Into the situation comes a journalist, Bopha Chheang, who interviews actor Than Nan Doeun, who portrays Cyrano. He and other actors reflect on the great productions of the past but lament the difficulties they are faced in a society that seems to have forgotten they exist.

Some of the actors receive a small stipend, around $10 to $15 a month, from the government, and supplement their incomes by appearing in karaoke videos and performing at nightclubs.

"Soon people won't know what theatre is," one actor says. "Everyone will be watching ghost films or singing the same lyrics like parrots."

Also interviewed is actress Peng Phan (she appeared in Rithy Panh's One Evening After the War and Rice People), who is racked with Survivor guilt and is overcome by psychosomatic illness.

The reporter's questioning and the activities of the performers are intercut with scenes of men and women sifting through refuse at a garbage dump. At another point, the members of the theatre troupe forage for food in the theatre itself, harvesting bats from the ceiling of the theatre halls and frying the winged mammals in a wok.

==Cast==
- Bopha Chheng
- Than Nan Doeun
- Peng Phan
- Hoeun Ieng
- Rotha Kèv
- Sok Ly
- Pok Dy Rama

==Production==
Rithy Panh had co-written the script for The Burnt Theatre, which he then adapted during the shooting of the film to incorporate actual experiences of the performers, blending fact and fiction in a docudrama style.

"The idea at the heart of this film is to gather a group of actors around a project that exemplifies the reality Cambodian people live in: something inside us – dignity, identity – is rotting to shreds. To recover our memory after the tragedy of genocide," the director wrote in a synopsis for the 2005 Cannes Film Festival. "We are in the process of losing our memory. Cambodia is a land of broken dreams. There is no more theatre, no more playhouses."

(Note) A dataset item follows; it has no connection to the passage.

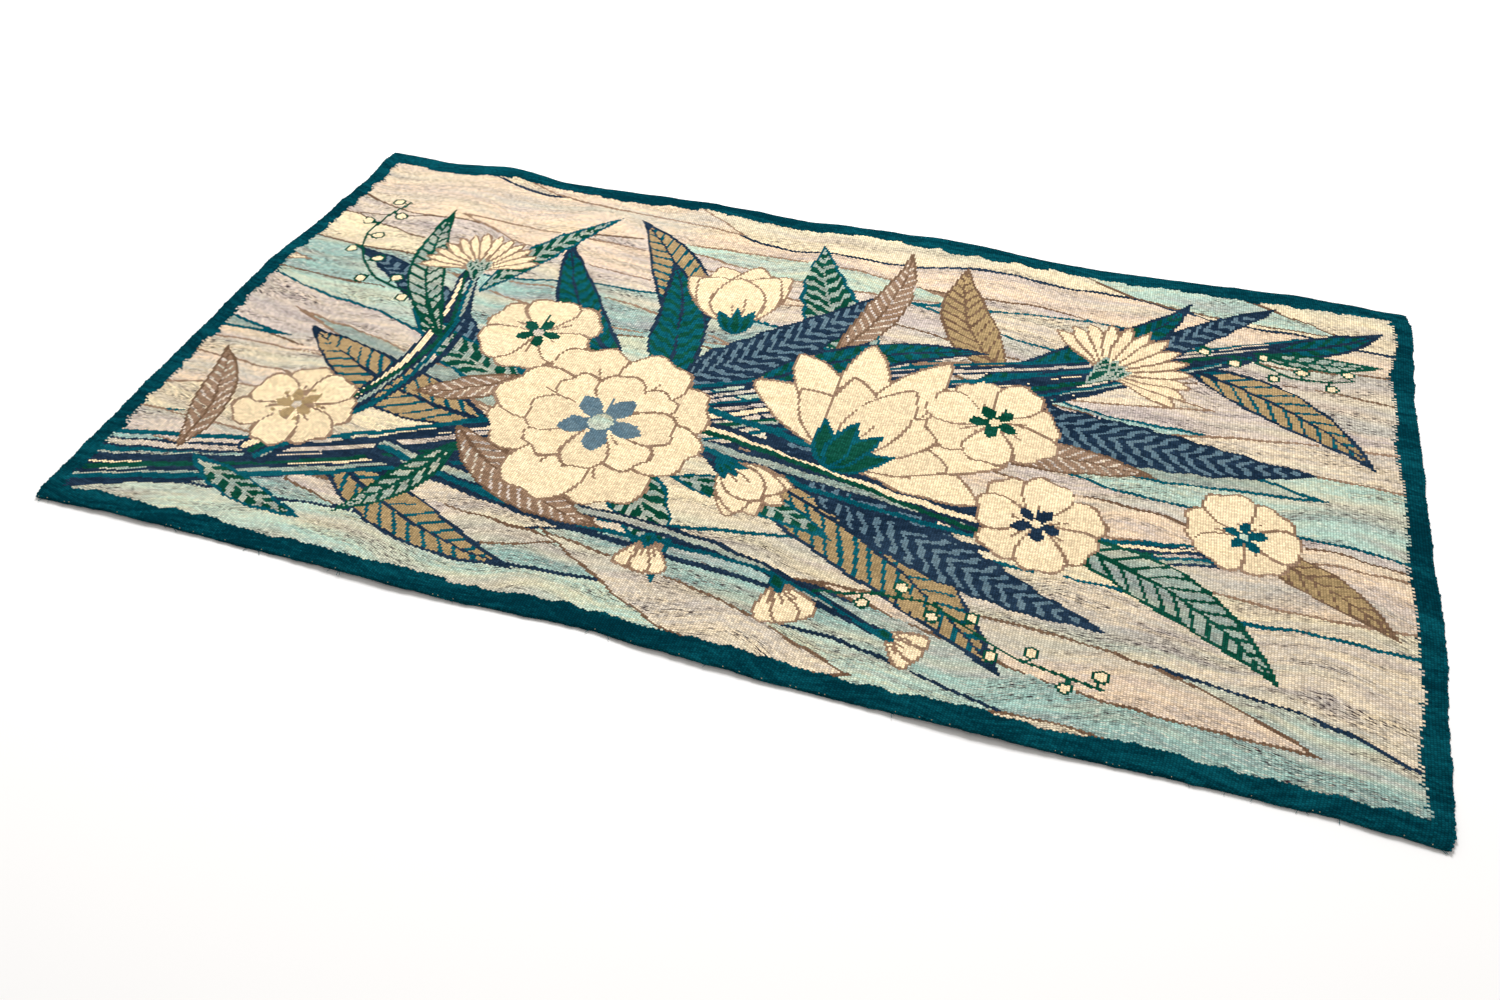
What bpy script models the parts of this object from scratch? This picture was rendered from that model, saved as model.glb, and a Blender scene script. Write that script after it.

The film is an urging by the director to restore Cambodia's lost cultural heritage. In comments prepared for the Tokyo Filmex in 2005, Panh wrote:

"When it comes to reconstruction, we must restore our identity first and have some space of cultural expression to do so. In Cambodia, we say: 'When culture vanishes, the nation collapses.' How can we build our country if culture remains confined to survival when transmission of memory's so much at stake? Culture should be a priority because it is so instrumental in healing our wounds, overcoming traumas and building democracy. The situation of the burnt theatre serves as a symbol of Cambodia's situation, just as of many other developing countries'. Are we to reduce culture to its folklore dimension? And yet… To break away with 'culture of survival', and overcome stupor of trauma, we need a link, we need continuity. Artists embody such a link. Through creations, they can avoid breaking up with our past, they can restore dignity of memory."

==Release==
The Burnt Theatre premiered at the 2005 Cannes Film Festival as an official selection in the out-of-competition main programme. The film was also screened at the Rio de Janeiro International Film Festival, São Paulo International Film Festival, Tokyo Filmex (in competition), the 2006 Bangkok International Film Festival, the San Francisco International Asian American Film Festival, and the Singapore International Film Festival. It has also been broadcast on the Arte television network in Europe.

==Reception==
Commenting on the film's premiere at Cannes, Variety film critic Jay Weissberg, said the film's hybrid blend of documentary and drama made for a less-than-cohesive film. "Fictional and documentary elements occasionally jostle uncomfortably with each other, especially in scene transitions which can feel overly artificial," he wrote. "Far more powerful are shots of the cavernous theatre itself, where the air is consistently punctuated with the sounds of jackhammers working on an enormous casino nearby. This juxtaposition, between the crumbled theatre and the rising monument to a new-found capitalism, makes a much stronger statement."